Re: [PATCH] kobject: Make sure the parent does not get released before its children
From: Dmitry Torokhov
Date: Sat May 23 2020 - 15:04:47 EST
On Sat, May 23, 2020 at 8:48 AM Randy Dunlap <rdunlap@xxxxxxxxxxxxx> wrote:
>
> On 5/23/20 8:36 AM, Greg Kroah-Hartman wrote:
> > On Wed, May 13, 2020 at 06:18:40PM +0300, Heikki Krogerus wrote:
> >> In the function kobject_cleanup(), kobject_del(kobj) is
> >> called before the kobj->release(). That makes it possible to
> >> release the parent of the kobject before the kobject itself.
> >>
> >> To fix that, adding function __kboject_del() that does
> >> everything that kobject_del() does except release the parent
> >> reference. kobject_cleanup() then calls __kobject_del()
> >> instead of kobject_del(), and separately decrements the
> >> reference count of the parent kobject after kobj->release()
> >> has been called.
> >>
> >> Reported-by: Naresh Kamboju <naresh.kamboju@xxxxxxxxxx>
> >> Reported-by: kernel test robot <rong.a.chen@xxxxxxxxx>
> >> Fixes: 7589238a8cf3 ("Revert "software node: Simplify software_node_release() function"")

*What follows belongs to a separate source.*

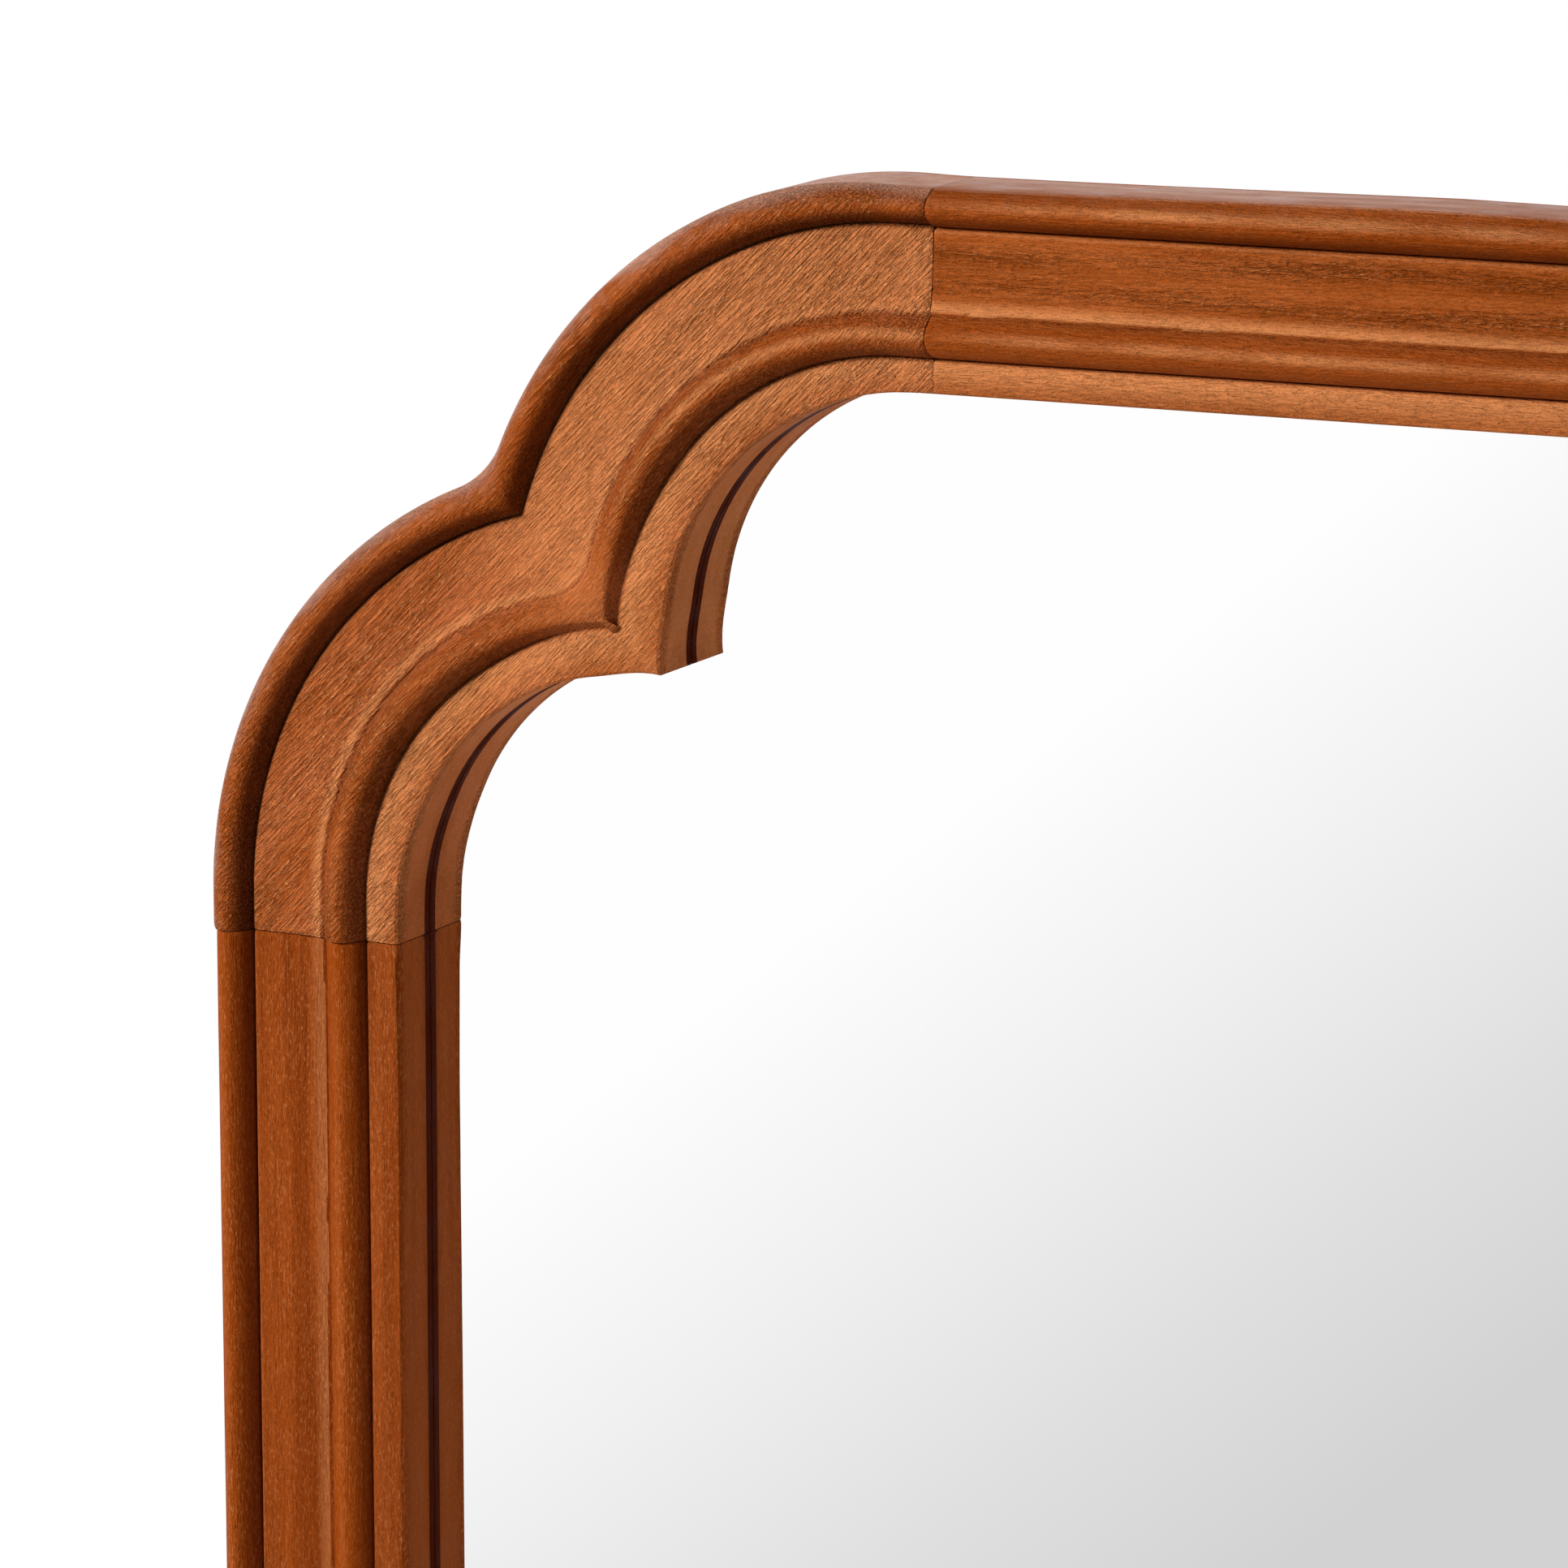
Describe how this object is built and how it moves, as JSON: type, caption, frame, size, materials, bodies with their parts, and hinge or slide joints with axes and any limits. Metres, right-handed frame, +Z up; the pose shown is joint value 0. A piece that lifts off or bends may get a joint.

> >> Suggested-by: "Rafael J. Wysocki" <rafael@xxxxxxxxxx>
> >> Signed-off-by: Heikki Krogerus <heikki.krogerus@xxxxxxxxxxxxxxx>
> >> Reviewed-by: Rafael J. Wysocki <rafael.j.wysocki@xxxxxxxxx>
> >> Reviewed-by: Brendan Higgins <brendanhiggins@xxxxxxxxxx>
> >> Tested-by: Brendan Higgins <brendanhiggins@xxxxxxxxxx>
> >> Acked-by: Randy Dunlap <rdunlap@xxxxxxxxxxxxx>
> >> ---
> >> lib/kobject.c | 30 ++++++++++++++++++++----------
> >> 1 file changed, 20 insertions(+), 10 deletions(-)
> >
> > Stepping back, now that it turns out this patch causes more problems
> > than it fixes, how is everyone reproducing the original crash here?
>
> Just load lib/test_printf.ko and boom!
>
>
> > Is it just the KUNIT_DRIVER_PE_TEST that is causing the issue?
> >
> > In looking at 7589238a8cf3 ("Revert "software node: Simplify
> > software_node_release() function""), the log messages there look
> > correct. sysfs can't create a duplicate file, and so when your test is
> > written to try to create software nodes, you always have to check the
> > return value. If you run the test in parallel, or before another test
> > has had a chance to clean up, the function will fail, correctly.
> >
> > So what real-world thing is this test "failure" trying to show?
Well, not sure about the test, but speaking more generally, should not
we postpone releasing parent's reference until we are in
kobj->release() handler? I.e. after all child state is cleared, and
all memory is freed, _then_ we unpin the parent?
Thanks.
--
Dmitry